Some of the most striking changes have come about in South America, not least in Bolivia, which, since 2006, has had, in the form of Evo Morales, its first indigenous president. Domestically he has introduced policies benefiting indigenous communities through land reforms and redistribution of wealth, while, on the international stage, in climate negotiations, President Morales has argued from an indigenous perspective for greater respect to be shown to Mother Earth.

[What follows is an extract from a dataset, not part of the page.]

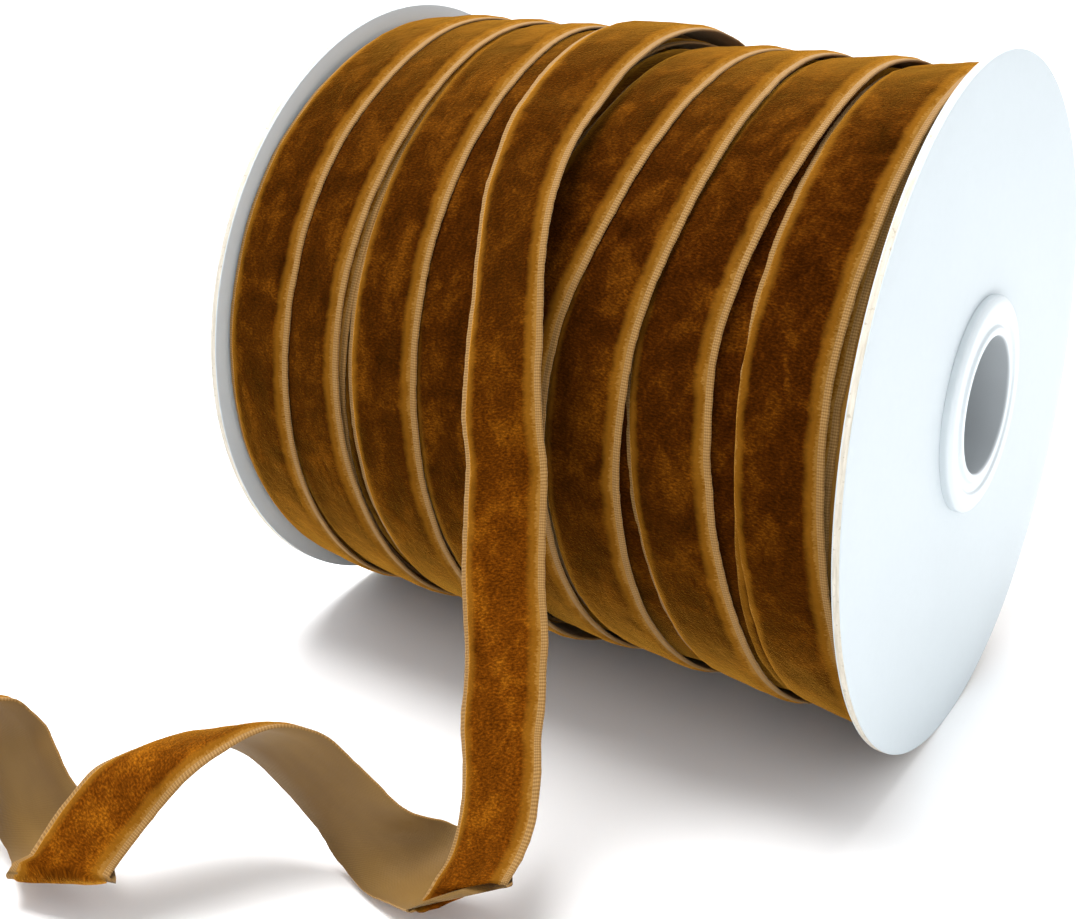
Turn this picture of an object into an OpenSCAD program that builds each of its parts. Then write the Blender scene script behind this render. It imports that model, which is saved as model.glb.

Another fascinating development is the phenomenon of becoming indigenous. This refers to the attempt by certain communities to reconstruct and present themselves as indigenous people, when they may not meet the widely accepted criteria. While understandable, in parts of the world where identities and claims are increasingly politicized and essentialized, and where people are competing for dwindling resources, this can be highly problematic.
This book tries to avoid romanticizing indigenous peoples, which some of the literature tends to do. I have tried to strike a balance between, for example, focusing on victimization and successful struggle; too much emphasis can often be put on the former, and not enough on how people have fought back. Rather than paint too rosy a picture of indigenous life and knowledge, I have also described tensions and contradictions. Indigenous people demand the right to speak for themselves, and this No-Nonsense Guide includes as many direct voices as possible.
All the communities mentioned in these pages deserve a book in their own right. It is impossible to include everyone and, in such a small space, to do justice to all the peoples, historical milestones and events that could be covered. Our aim is to provide illustrative snapshots, in the hope that readers will be inspired to find out more.